Comment by danhor 14 hours ago

6 replies

RISC-V is even worse: The Cortex-M series have standardized interrupt handling and are built so you can avoid writing any assembly for the startup code.

Meanwhile the RISC-V spec only defines very basic interrupt functionality, with most MCU vendors adding different external interrupt controllers or changing their cores to more closely follow the faster Cortex-M style, where the core itself handles stashing/unstashing registers, exit of interrupt handler on ret, vectoring for external interrupts, ... .

The low knowledge/priority of embedded of RISC-V can be seen in how long it took to specify an extension tha only includes multiplication, not division.

Especially for smaller MCUs the debug situation is unfortunate: In ARM-World you can use any CMSIS-DAP debug probe to debug different MCUs over SWD. RISC-V MCUs either have JTAG or a custom pin-reduced variant (as 4 pins for debugging is quite a lot) which is usually only supported by very few debug probes.

RISC-V just standardizes a whole lot less (and not sensibly for small embedded) than ARM.

ryao 12 hours ago

Being customizable is one of RISC-V’s strengths. Multiplication can be easily done in software by doing bit shifts and addition in a loop. If an embedded application does not make heavy use of multiplication, you can omit multiplication from the silicon for cost savings.

That said, ARM’s SWD is certainly nice. It appears to be possible to debug the Hazard3 cores in the RP2350 in the same way as the ARM cores:

https://gigazine.net/gsc_news/en/20241004-raspberry-pi-pico-...

  • magicalhippo 11 hours ago

    > If an embedded application does not make heavy use of multiplication, you can omit multiplication from the silicon for cost savings.

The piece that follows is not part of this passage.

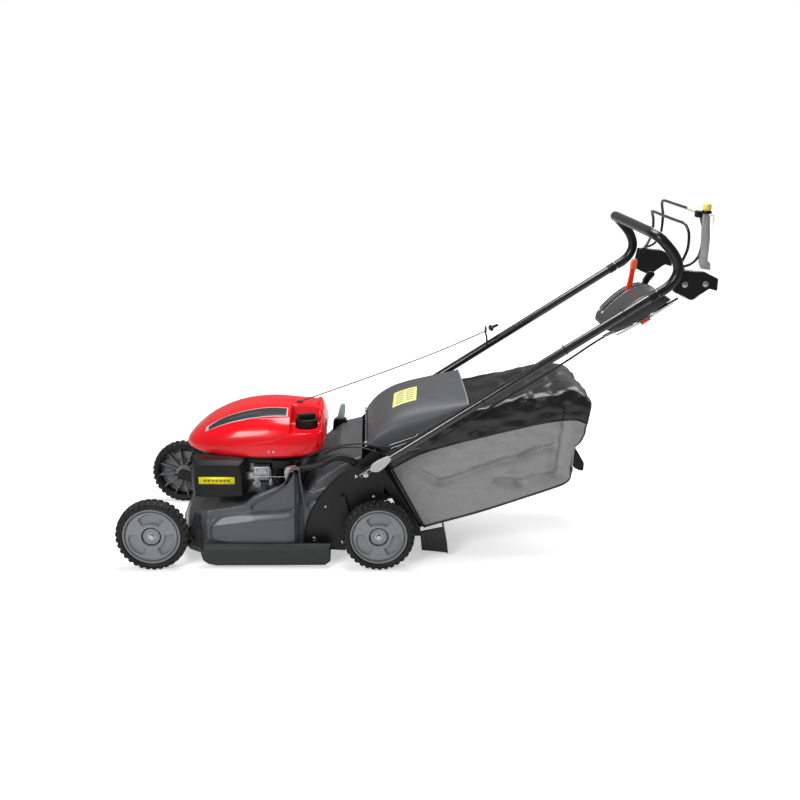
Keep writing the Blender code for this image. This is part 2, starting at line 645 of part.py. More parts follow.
def build_rear(chassis, hood_body, bag_body, flap_body):
    """The frame round the grass outlet, the hood over it, the bag behind it and the trailing flap."""
    rail = [(-0.106, 0.300), (-0.080, 0.300), (0.036, 0.098), (0.036, 0.078), (0.016, 0.078)]
    near, far = DECK_HALF_WIDTH - 0.050, DECK_HALF_WIDTH - 0.0345 - GAP
    rails = []
    for side, s in SIDES:
        low, high = span(s, near, far)
        rails.append(flat(f"rear_rail_{side}", [rail], low, high))
    hinge_x, hinge_z = FLAP_PIVOT
    bar = rod("rear_frame", 0.005, (hinge_x, -near - 0.005, hinge_z), (hinge_x, near + 0.005, hinge_z))
    hang(settled(join(bar, *rails)), "black_plastic", chassis)

    half = HOOD_HALF_WIDTH
    rows = [
        arch(-0.119, half - 0.006, 0.343, 0.356, 7),
        arch(-0.098, half - 0.002, 0.340, 0.388, 7),
        arch(-0.070, half, 0.338, 0.416, 6),
        arch(-0.035, half, 0.345, 0.440, 6),
        arch(0.010, half, 0.362, 0.457, 6),
        arch(0.060, half, 0.392, 0.467, 6),
        arch(0.110, half, 0.424, 0.474, 6),
        arch(0.164, half, 0.458, 0.480, 6),
    ]
    hang(thick(loft("hood", rows)), "hood_grey", hood_body)

    tilt = math.atan2(0.242, -0.139)
    forward = Vector((-math.sin(tilt), 0, math.cos(tilt))) * 0.008  # out of the mouth, across its plane
    sections = [  # bottom x and z, top x and z, and how much narrower than the widest
        (0.047, 0.096, -0.092, 0.338, 0.010),
        (0.120, 0.121, 0.000, 0.400, 0.004),
        (0.220, 0.156, 0.100, 0.436, 0.000),
        (0.330, 0.195, 0.240, 0.468, 0.000),
        (0.420, 0.227, 0.380, 0.496, 0.003),
        (0.474, 0.250, 0.468, 0.506, 0.010),
        (0.495, 0.290, 0.502, 0.478, 0.030),
    ]
    rows = []
    for low_x, low_z, high_x, high_z, less in sections:
        row = []
        for k in range(20):
            angle = math.pi - math.tau * k / 20
            across, up = (math.copysign(abs(f(angle)) ** 0.35, f(angle)) for f in (math.cos, math.sin))
            share = (1 + up) / 2
            x, z = low_x + (high_x - low_x) * share, low_z + (high_z - low_z) * share
            row.append((x, (BAG_HALF_WIDTH - less) * across, z))
        rows.append(row)
    rows.append([(0.503, 0, 0.384)] * 20)
    hang(thick(loft("bag_cloth", rows, ring=True)), "bag_cloth", bag_body)
    inset = 0.006
    low_x, low_z, high_x, high_z, less = sections[0]
    wide = BAG_HALF_WIDTH - less - inset - 0.02
    corners = []
    near_side = ((0.03, -1), (0.10, -1.1), (0.90, -1.1), (0.97, -1))
    for share, across in (*near_side, *((share, -across) for share, across in reversed(near_side))):
        x, z = low_x + (high_x - low_x) * share, low_z + (high_z - low_z) * share
        corners.append(Vector((x, wide * across, z)) + forward)
    hang(pipe("bag_frame", corners, 0.005, closed=True), "black_gloss", bag_body)
    grip = [(0.500, 0.290), (0.527, 0.248), (0.526, 0.222), (0.498, 0.232), (0.4905, 0.2520)]
    grip = [(x + 0.008, z) for x, z in grip]
    hang(rounded(flat("bag_handle", [grip], -0.060, 0.060), 0.004), "black_plastic", bag_body)

    wing = [(0.036, 0.088), (0.104, 0.104), (0.120, 0.014), (0.042, 0.022)]
    back = [(0.101, 0.103), (0.107, 0.1045), (0.1235, 0.014), (0.1175, 0.014)]
    reach = DECK_HALF_WIDTH - 0.056
    flap = flat("rear_flap", [back], -reach + 0.001, reach - 0.001)
    for side, s in SIDES:
        low, high = span(s, reach - 0.005, reach)
        join(flap, flat(f"wing_{side}", [wing], low, high))
    hang(settled(flap), "rubber", flap_body)


def tube_point(x, y):
    """The point over x on the straight line of a handle tube, at this y."""
    slope = (0.803 - HANDLE_PIVOT[1]) / (0.664 - HANDLE_PIVOT[0])
    return (x, y, HANDLE_PIVOT[1] + slope * (x - HANDLE_PIVOT[0]))


def build_handle(handle):
    """Both tubes, the grip loop, brackets, the lever panel, the rope guide and the cable on the tube."""
    wide = HANDLE_HALF_WIDTH
    lean = math.atan2(0.803 - HANDLE_PIVOT[1], 0.664 - HANDLE_PIVOT[0])
    joint_x = 0.664
    for side, s in SIDES:
        start, end = tube_point(HANDLE_PIVOT[0] - 0.015, s * wide), tube_point(joint_x, s * wide)
        hang(rod(f"handle_tube_{side}", TUBE_RADIUS, start, end, 12), "black_gloss", handle)
    start = tube_point(joint_x + GAP * math.cos(lean), wide)
    straight = tube_point(joint_x + 0.020, wide)
    bend = [(straight[0], straight[2]), (0.702, 0.836), (0.711, 0.862), (0.706, 0.888), (0.692, 0.912), (0.668, 0.938)]
    leg = [start, *((x, wide, z) for x, z in bend)]
    corner = [(0.655, wide - 0.006, 0.951), (0.645, wide - 0.020, 0.957), (0.641, wide - 0.040, 0.960)]
    right = [*leg, *corner]
    loop = [*right, *reversed(mirrored(right, -1))]
    hang(pipe("grip_loop", loop, GRIP_RADIUS), "black_gloss", handle)

    bracket = [(0.722, 0.861), (0.794, 0.856), (0.828, 0.840), (0.828, 0.806), (0.806, 0.812), (0.762, 0.779)]
    bracket += [(0.712, 0.801)]
    for side, s in SIDES:
        low, high = span(s, wide - 0.045, wide - GRIP_RADIUS - GAP)
        hang(rounded(flat(f"control_bracket_{side}", [bracket], low, high), 0.003), "black_plastic", handle)

    dome = [(0.538, 0.691), (0.546, 0.716), (0.562, 0.737), (0.609, 0.779), (0.651, 0.798), (0.688, 0.793)]
    dome += [(0.707, 0.781)]
    panel = flat("control_panel", [dome], -(wide - TUBE_RADIUS - GAP - 0.002), -0.040)
    for lever in (THROTTLE, SPEED):
        x, y, z = lever
        join_low = z - 0.008
        cut(panel, block("lever_slot", (x - 0.034, y - 0.007, join_low), (x + 0.040, y + 0.007, 0.9)))
    hang(settled(panel), "black_plastic", handle)

    cable_y = -(wide - 0.036)
    route = [(0.728, cable_y, 0.782), (0.683, cable_y, 0.756), (0.651, cable_y, 0.738), (0.590, cable_y, 0.700)]
    route += [(0.524, cable_y, 0.668), (0.416, cable_y, 0.592), (0.280, cable_y, 0.503), (0.160, cable_y, 0.424)]
    route += [(0.060, cable_y, 0.356)]
    hang(pipe("upper_cable", smooth_route(route, 3), CABLE_RADIUS), "rubber", handle)

    foot = tube_point(0.268, wide)
    top = TUBE_RADIUS / math.cos(lean) + GAP + 0.002
    post = [(foot[0], foot[1], foot[2] + top), (foot[0], wide, 0.574), (0.262, wide - 0.004, 0.582)]
    ring = 0.010
    for k in range(7):
        angle = math.radians(-90 + 45 * k)
        post.append((0.256, wide - 0.010 + ring * math.cos(angle), 0.592 + ring * math.sin(angle)))
    hang(pipe("rope_guide", post, 0.003), "steel", handle)


def build_hoops(blade_body, drive_body, button_body):
    """The two spring-back hoops across the handle, the cast lever on the outer one and its button."""
    wide = HANDLE_HALF_WIDTH - 0.050
    x, z = HOOP_PIVOT
    outer = [(x, wide, z + 0.016), (0.758, wide, 0.874), (0.777, wide, 0.893), (0.784, wide, 0.920)]
    outer += [(0.785, wide, 0.964), (0.779, wide - 0.004, 0.992), (0.776, wide - 0.014, 1.008)]
    outer += [(0.778, wide - 0.035, 1.012)]
    loop = [*outer, *reversed(mirrored(outer, -1))]
    hang(pipe("blade_hoop", loop, HOOP_RADIUS), "black_gloss", blade_body)
    lever = [(0.776, 0.878), (0.806, 0.868), (0.802, 0.945), (0.795, 1.004), (0.790, 1.012), (0.776, 1.012)]
    near = wide + HOOP_RADIUS + GAP
    hang(rounded(flat("cast_lever", [lever], -(near + 0.012), -near), 0.002), "steel", blade_body)
    button = rod("safety_button", 0.0115, (0.786, -(near + 0.006), 1.0195), (0.786, -(near + 0.006), 1.0395))
    hang(button, "yellow_plastic", button_body)
    narrow = wide - 0.016
    inner = [(x - 0.004, narrow, z + 0.016), (0.742, narrow, 0.885), (0.752, narrow, 0.915)]
    inner += [(0.752, narrow, 0.952), (0.746, narrow - 0.006, 0.972), (0.742, narrow - 0.022, 0.980)]
    loop = [*inner, *reversed(mirrored(inner, -1))]
    hang(pipe("drive_hoop", loop, HOOP_RADIUS), "black_gloss", drive_body)


def build_small_levers(throttle_body, speed_body, latch_bodies, grip_body, selector_body):
    """Throttle, speed and fold-latch levers, the blade selector and the starter's grip."""
    x, y, z = THROTTLE
    knob = [(x - 0.008, z - 0.006), (x + 0.008, z - 0.006), (x + 0.012, 0.800), (x + 0.020, 0.866)]
    knob += [(x + 0.006, 0.870), (x + 0.002, 0.822)]
    hang(flat("throttle_lever", [knob], y - 0.005, y + 0.005), "orange_plastic", throttle_body)
    x, y, z = SPEED
    knob = [(x - 0.007, z - 0.006), (x + 0.007, z - 0.006), (x + 0.022, 0.804), (x + 0.036, 0.824)]
    knob += [(x + 0.018, 0.830), (x + 0.008, 0.812)]
    hang(flat("speed_lever", [knob], y - 0.005, y + 0.005), "black_plastic", speed_body)
    latch = [(-0.112, 0.300), (-0.104, 0.318), (-0.062, 0.340), (-0.054, 0.328), (-0.088, 0.294)]
    near = HANDLE_HALF_WIDTH + TUBE_RADIUS + GAP
    for (side, s), body in zip(SIDES, latch_bodies):
        low, high = span(s, near, near + 0.009)
        hang(rounded(flat(f"fold_latch_{side}", [latch], low, high), 0.002), "steel", body)
    wide = HANDLE_HALF_WIDTH - 0.010
    grip = rod("starter_grip", 0.008, (0.272, wide - 0.030, 0.600), (0.272, wide + 0.018, 0.600), 12)
    stem = rod("grip_stem", 0.0055, (0.274, wide, 0.600), (0.296, wide, 0.610), 12)
    hang(settled(join(grip, stem)), "rubber", grip_body)
    x, y, z = SELECTOR
    lever = [(x - 0.012, z), (x + 0.012, z), (x + 0.016, z + 0.046), (x + 0.004, z + 0.050), (x - 0.006, z + 0.030)]
    hang(rounded(flat("blade_selector", [lever], y - 0.008, y + 0.008), 0.003), "green_plastic", selector_body)


def build_lines(chassis):
    """The starter's rope, the cable from the handle to the engine and the tube that the deck is lifted by."""
    hang(pipe("starter_rope", smooth_route(STARTER_ROPE, 4), 0.0016), "rope", chassis)
    hang(pipe("lower_cable", smooth_route(LOWER_CABLE, 4), CABLE_RADIUS), "rubber", chassis)
    hang(pipe("carry_tube", smooth_route(CARRY_TUBE, 2), 0.010), "black_gloss", chassis)


def main():
    datum = pivot("datum", (0, 0, 0))
    chassis = pivot("chassis", (0, 0, 0), datum)
    build_deck(chassis)
    build_sides(chassis)
    build_running_gear(datum)
    build_engine(chassis)
    build_fuel_cap(pivot("fuel_cap", FUEL_CAP, chassis))
    build_crank(pivot("crank", (CRANK_X, 0, BLADE_Z), chassis))
    shaft_body = pivot("drive_shaft", (DRIVE_SHAFT_X, 0, DRIVE_SHAFT_Z), chassis)
    pulley_body = pivot("drive_pulley", (DRIVE_SHAFT_X, DRIVE_PULLEY_Y, BELT_Z), chassis)
    build_drive(chassis, shaft_body, pulley_body)
    flap_x, flap_z = FLAP_PIVOT
    build_rear(
        chassis,
        pivot("hood", (-0.126, 0, 0.346), chassis),
        pivot("bag", (0.047, 0, 0.096), chassis),
        pivot("flap", (flap_x, 0, flap_z), chassis),
    )
    build_lines(chassis)
    pivot_x, pivot_z = HANDLE_PIVOT
    handle = pivot("handle", (pivot_x, 0, pivot_z), chassis)
    build_handle(handle)
    hoop_x, hoop_z = HOOP_PIVOT
    blade_body = pivot("blade_hoop", (hoop_x, 0, hoop_z), handle)
    drive_body = pivot("drive_hoop", (hoop_x, 0, hoop_z), handle)
    build_hoops(blade_body, drive_body, pivot("button", (0.786, -0.210, 1.030), blade_body))
    latches = [pivot(f"latch_{side}", (-0.100, s * HANDLE_HALF_WIDTH, 0.307), handle) for side, s in SIDES]
    build_small_levers(
        pivot("throttle", THROTTLE, handle),
        pivot("speed", SPEED, handle),
        latches,
        pivot("starter_grip", (0.272, 0.240, 0.600), handle),
        pivot("selector", SELECTOR, chassis),
    )
    bpy.data.objects["datum_pivot"].location.z = WHEEL_RADIUS - STANDARD_WHEEL_RADIUS


main()
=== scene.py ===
"""The looks of a self-propelled rotary lawn mower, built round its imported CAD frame.

-X is the front, +X the handle end, -Y the operator's left, +Z up, and the ground is z = 0, in metres.
Every piece is a surface worked out with numpy and rides on the CAD body that carries it.
"""

import logging
import math
from dataclasses import dataclass, field
from enum import Enum

import bpy
import numpy as np
from mathutils import Matrix, Vector


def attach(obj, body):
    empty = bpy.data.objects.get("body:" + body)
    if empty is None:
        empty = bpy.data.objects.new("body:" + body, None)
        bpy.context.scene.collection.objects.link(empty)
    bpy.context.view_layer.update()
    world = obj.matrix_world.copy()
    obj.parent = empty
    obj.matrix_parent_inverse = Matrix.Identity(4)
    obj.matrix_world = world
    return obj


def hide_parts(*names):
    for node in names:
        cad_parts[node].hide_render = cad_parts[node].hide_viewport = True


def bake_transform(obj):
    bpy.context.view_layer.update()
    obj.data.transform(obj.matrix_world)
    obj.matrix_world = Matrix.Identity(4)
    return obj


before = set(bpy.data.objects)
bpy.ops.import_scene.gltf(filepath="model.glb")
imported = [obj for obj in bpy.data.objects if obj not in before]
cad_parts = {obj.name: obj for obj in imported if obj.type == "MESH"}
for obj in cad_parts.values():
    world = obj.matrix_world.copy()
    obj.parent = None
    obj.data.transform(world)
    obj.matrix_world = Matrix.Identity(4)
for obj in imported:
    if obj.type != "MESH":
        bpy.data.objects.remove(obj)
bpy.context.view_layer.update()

log = logging.getLogger("lawn_mower")
Array = np.ndarray
Point = tuple[float, float, float]
Colour = tuple[float, float, float]
Value = float | tuple[float, ...] | bpy.types.NodeSocket


class Side(Enum):
    """Which side of the machine a piece is on, and the sign of its y."""

    LEFT = -1
    RIGHT = 1

    @property
    def word(self) -> str:
        """The side's name as CAD nodes spell it."""
        return self.name.lower()


def linear(colour: Colour) -> tuple[float, float, float, float]:
    """An sRGB colour as the linear one that a shader takes, with alpha 1."""
    levels = np.asarray(colour)
    made = np.where(levels <= 0.04045, levels / 12.92, ((levels + 0.055) / 1.055) ** 2.4)
    return (*map(float, made), 1.0)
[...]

    The problem was that the initial extension that included multiplication also included division[1]. A lot of small microcontrollers have multiplication hardware but not division hardware.

    Thus it would make sense to have a multiplication-only extension.

    IIRC the argument was that the CPU should just trap the division instructions and emulate them, but in the embedded world you'll want to know your performance envelopes so better to explicitly know if hardware division is available or not.

    [1]: https://docs.openhwgroup.org/projects/cva6-user-manual/01_cv...

    • ryao 11 hours ago

      Software division is often faster than hardware division, so your performance remark seems to be a moot point:

      https://libdivide.com/

      • magicalhippo 10 hours ago

        I don't think that library refutes anything of what I said.

        First of, that library requires you to fundamentally change the code, by moving some precomputation outside loops.

        Of course I can do a similar trick to move the division outside the loop without that library using simple fixed-point math, something which is a very basic optimization technique. So any performance comparison would have to be against that, not the original code.

        It is also much, much slower if your denominator changes for each invocation:

        In terms of processor time, pre-computing the proper magic number and shift is on the order of one to three hardware divides, for non-powers of 2.

        If you care about a fast hardware divider, then you're much more likely to have such code rather than the trivially-optimized code like the library example.

        • ryao 8 hours ago

          Good point. I withdraw my remark.

      • [removed] 10 hours ago
        [deleted]